A Ansuero Arfarrás
Flordeté, caballero mutilado pensionado y agente de Consumos cesante por
jubilación, le detonó un artefacto bélico cerca del oído en la Sierra de Pándols
y ya no supo más de la vida hasta que despertó dos meses más tarde en el hospital
de sangre que ocupaba un colegio de agustinos en el camino de las Torres, en
Zaragoza. Perdió un ojo, el bazo, un testículo y tres dedos de la mano
izquierda. Pero Ansuero Alfarrás Flordeté afirmaba a los conocidos de barra del
café Antiguos Espumosos que con un
solo mamey se podía estar, follar a destajo y caminar derecho sin necesidad de
utilizar balancines; y que, incluso, se podía vivir sin ningún argamandijo,
aunque el cuerpo adoptaría la forma de capón y se atiplaría la voz. No traía
cuenta. Ansuero Alfarrás Flordeté cantaba fandangos de Huelva al estilo de Antonio Rengel cuando alguien se los
pedía más de una vez, que algo sí se hacía de rogar, o cuando se lo requerían
los adentros: “Ha comprao una escopeta/
en Paymogo un minero/ no entiende de cacería/ será pa guardar el huerto/ de
melones y sandías”. El caballero mutilado Ansuero Alfarrás Flordeté meaba
en arco, su nariz siempre estaba roja como la amatista y acostumbraba en las
fiestas del barrio a lanzar al aire bombas de palenque. No se le daba mal la
pirotecnia. Cuando el que tenía delante le resultaba antipático o provocador,
le sonreía con desprecio al tiempo que levantaba los dedos que le quedaban, que
sólo eran dos, en forma de astas de toro, o de macho cabrío, que nunca se
sabía.

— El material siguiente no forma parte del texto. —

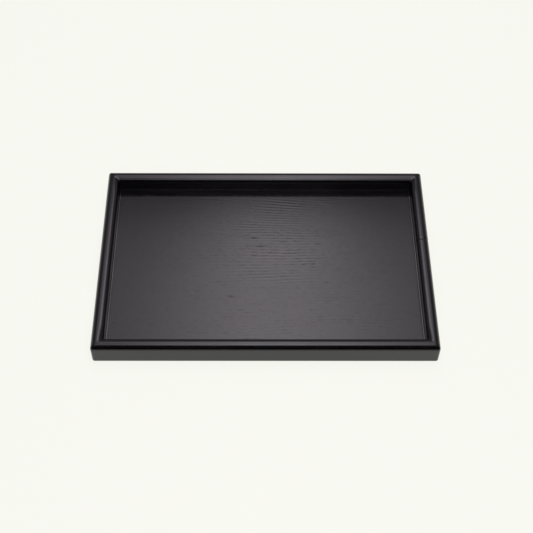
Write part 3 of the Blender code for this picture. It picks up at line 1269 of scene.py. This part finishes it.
@dataclass
class Studio:
    """A pale floor, a long softbox over the tray, two black flags, a dim room and the camera."""

    floor_colour: Colour = (0.947, 0.958, 0.893)
    floor_reach: float = 40.0
    floor_glow_share: float = 0.88
    room_colour: Colour = (0.26, 0.25, 0.26)

    # The softbox: its corners in plan, its bright middle, its wings, and its gains along Y
    box_height: float = 1.0
    box_low: tuple[float, float] = (-1.20, -1.70)
    box_high: tuple[float, float] = (1.20, 0.912)
    box_colour: Colour = (1.0, 0.955, 0.985)
    box_strength: float = 3.3
    box_middle: float = 0.030
    box_front_waist: float = 0.165
    box_rear_waist: float = 0.108
    box_waist_start: float = 0.60
    box_wing_share: float = 0.31
    box_wing_start: float = 0.35
    box_rear_start: float = 0.80
    box_rear_level: float = 0.50
    box_front_start: float = 0.10
    box_front_end: float = -0.50
    box_front_gain: float = 1.30
    box_front_wing_gain: float = 0.34

    # The flags: two corners each
    flag_colour: Colour = (0.004, 0.004, 0.004)
    low_flag: tuple[Place, Place] = ((-0.30, -0.155, 0.0), (0.30, -0.155, 0.143))
    high_flag: tuple[Place, Place] = ((-0.50, -0.60, 0.68), (0.50, -0.60, 0.92))

    # The camera, with its angles in degrees
    image_pixels: float = 533.0
    focal_pixels: float = 1080.472
    sensor: float = 36.0
    clip_near: float = 0.01
    clip_far: float = 200.0
    elevation: float = 53.59
    yaw: float = 0.783
    roll: float = 0.694
    target: Place = (0.001264, 0.002062, 0.0)
    distance: float = 0.996985

    def card(self, name: str, low: Place, high: Place, material: bpy.types.Material) -> bpy.types.Object:
        """A staged rectangle between two corners, level if they share a height and upright otherwise.

        Args:
            name: Its name.
            low: Its first corner.
            high: The corner across from it.
            material: Its material.

        Returns:
            The rectangle's object.
        """
        flat = low[2] == high[2]
        third = (high[0], low[1], low[2]) if flat else (high[0], high[1], low[2])
        fourth = (low[0], high[1], high[2]) if flat else (low[0], low[1], high[2])
        mesh = bpy.data.meshes.new(name)
        mesh.from_pydata([low, third, high, fourth], [], [(0, 1, 2, 3)])
        mesh.materials.append(material)
        obj = bpy.data.objects.new(name, mesh)
        bpy.context.scene.collection.objects.link(obj)
        obj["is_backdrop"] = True
        return obj

    def add_floor(self) -> None:
        """A pale floor: a diffuse part that keeps the shadow, and a glow that eye and gloss both see.

        From below it is clear, so that the tray's underside can be seen.
        """
        material, shader, surface, output = new_material("studio_floor")
        shader.fill(surface, Base_Color=self.floor_colour, Roughness=1.0, Specular_IOR_Level=0.0)
        glow = shader.add("Emission", None, Color=self.floor_colour, Strength=1.0)
        path = shader.add("LightPath").outputs
        seen = shader.math("MAXIMUM", path["Is Camera Ray"], path["Is Glossy Ray"])
        seen = shader.math("MAXIMUM", seen, path["Is Transmission Ray"])
        share = shader.product(seen, self.floor_glow_share)
        lit = shader.mixed(share, surface.outputs[0], glow.outputs[0])
        below = shader.add("NewGeometry").outputs["Backfacing"]
        clear = shader.add("BsdfTransparent").outputs[0]
        shader.fill(output, Surface=shader.mixed(below, lit, clear))
        reach = self.floor_reach
        self.card("studio_floor", (-reach, -reach, 0.0), (reach, reach, 0.0), material)

    def add_softbox(self) -> None:
        """A long softbox: g + (1 - g) exp(-x^2 / 2 w^2), where g are its dimmer wings.

        Here x counts from its bright middle. The waist w narrows toward the rear, the wings fade to the
        sides and the front, and the whole is dimmer at its rear end and brighter at its front.
        """
        material, shader, surface, output = new_material("studio_softbox")
        material.node_tree.nodes.remove(surface)
        (left, front), (right, rear) = self.box_low, self.box_high
        place = shader.add("SeparateXYZ", None, Vector=shader.place()).outputs
        x, y = place[0], place[1]
        waist = shader.remap(y, (self.box_waist_start, rear, self.box_front_waist, self.box_rear_waist))
        share = shader.math("DIVIDE", shader.math("SUBTRACT", x, self.box_middle), waist)
        fall = shader.math("POWER", math.e, shader.product(share, share, -0.5))
        off = shader.math("ABSOLUTE", x)
        wings = shader.remap(off, (self.box_wing_start, right, self.box_wing_share, 0.0))
        wing_gain = (self.box_front_end, self.box_waist_start, self.box_front_wing_gain, 1.0)
        wings = shader.product(wings, shader.remap(y, wing_gain))
        rest = shader.math("SUBTRACT", 1.0, wings)
        level = shader.math("ADD", wings, shader.product(fall, rest))
        rear_gain = shader.remap(y, (self.box_rear_start, rear, 1.0, self.box_rear_level))
        front_gain = shader.remap(y, (self.box_front_end, self.box_front_start, self.box_front_gain, 1.0))
        strength = shader.product(level, shader.product(rear_gain, front_gain), self.box_strength)
        glow = shader.add("Emission", None, Color=self.box_colour, Strength=strength)
        shader.fill(output, Surface=glow.outputs[0])
        height = self.box_height
        box = self.card("studio_softbox", (left, front, height), (right, rear, height), material)
        box.visible_camera = False

    def add_flags(self) -> None:
        """Black flags, low in front of the tray and behind the camera, which only show in reflections."""
        material, shader, surface, _ = new_material("studio_flag")
        shader.fill(surface, Base_Color=self.flag_colour, Specular_IOR_Level=0.0)
        for name, corners in (("studio_low_flag", self.low_flag), ("studio_high_flag", self.high_flag)):
            flag = self.card(name, *corners, material)
            flag.visible_camera = flag.visible_diffuse = flag.visible_shadow = False

    def add_room(self) -> None:
        """A dim, even room."""
        world = bpy.data.worlds.new("studio_room")
        world.use_nodes = True
        background = world.node_tree.nodes["Background"]
        Shader(world.node_tree).fill(background, Color=self.room_colour, Strength=1.0)
        bpy.context.scene.world = world

    def add_camera(self) -> None:
        """The camera, at the photograph's angle: it looks along forward and is rolled about it."""
        data = bpy.data.cameras.new("photo_camera")
        data.sensor_width = self.sensor
        data.lens = self.focal_pixels * self.sensor / self.image_pixels
        data.clip_start, data.clip_end = self.clip_near, self.clip_far
        down, turn, roll = (math.radians(angle) for angle in (self.elevation, self.yaw, self.roll))
        forward = Vector((math.sin(turn) * math.cos(down), math.cos(turn) * math.cos(down), -math.sin(down)))
        level = Vector((math.cos(turn), -math.sin(turn), 0.0))
        upright = level.cross(forward)
        right = level * math.cos(roll) + upright * math.sin(roll)
        up = upright * math.cos(roll) - level * math.sin(roll)
        camera = bpy.data.objects.new("photo_camera", data)
        bpy.context.scene.collection.objects.link(camera)
        turned = Matrix((right, up, -forward)).transposed().to_4x4()
        camera.matrix_world = Matrix.Translation(Vector(self.target) - forward * self.distance) @ turned
        bpy.context.scene.camera = camera

    def build(self) -> None:
        """Sets the stage."""
        self.add_camera()
        self.add_floor()
        self.add_softbox()
        self.add_flags()
        self.add_room()
        bpy.context.scene.view_settings.view_transform = "Standard"


def main() -> None:
    """Builds the tray's looks and the stage."""
    logging.basicConfig(level=logging.INFO, format="%(name)s: %(message)s")
    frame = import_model()
    sizes = TraySizes.read()
    Studio().build()
    Moulding(sizes).build()
    VeneerSheet("panel_face_veneer", Facing.UP, seed=21, pits=FACE_PITS, scuffs=FACE_SCUFFS).build(VENEER)
    VeneerSheet("panel_back_veneer", Facing.DOWN, seed=31).build(VENEER)
    InnerPieces(frame["nodes"]).build()


if __name__ == "__main__":
    main()
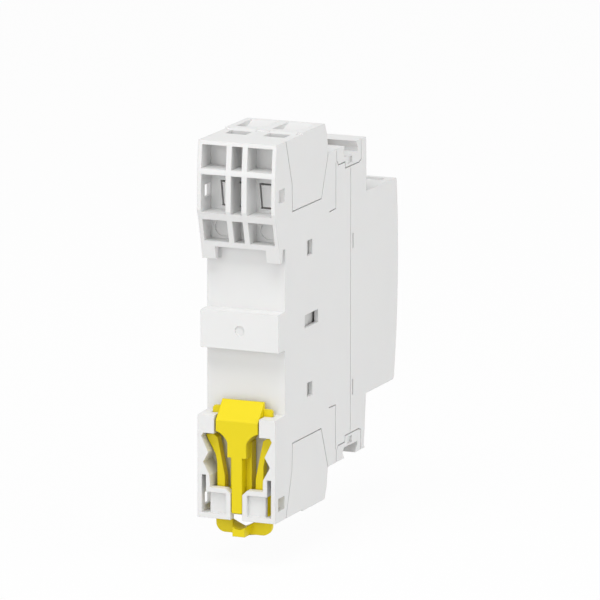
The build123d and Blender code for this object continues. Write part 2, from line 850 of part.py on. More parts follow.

Le encandilaba beber vino de pasto en porrón a caño libre y hacía pasar
el cariñena por la comisura lateral
de los labios semicerrados cuando notaba secaño en el garganchón. Ansuero
Alfarrás Flordeté una mañana hizo la siesta del desayuno, otros le llaman la
siesta del carnero, en postura de muerto en accidente y ya no despertó.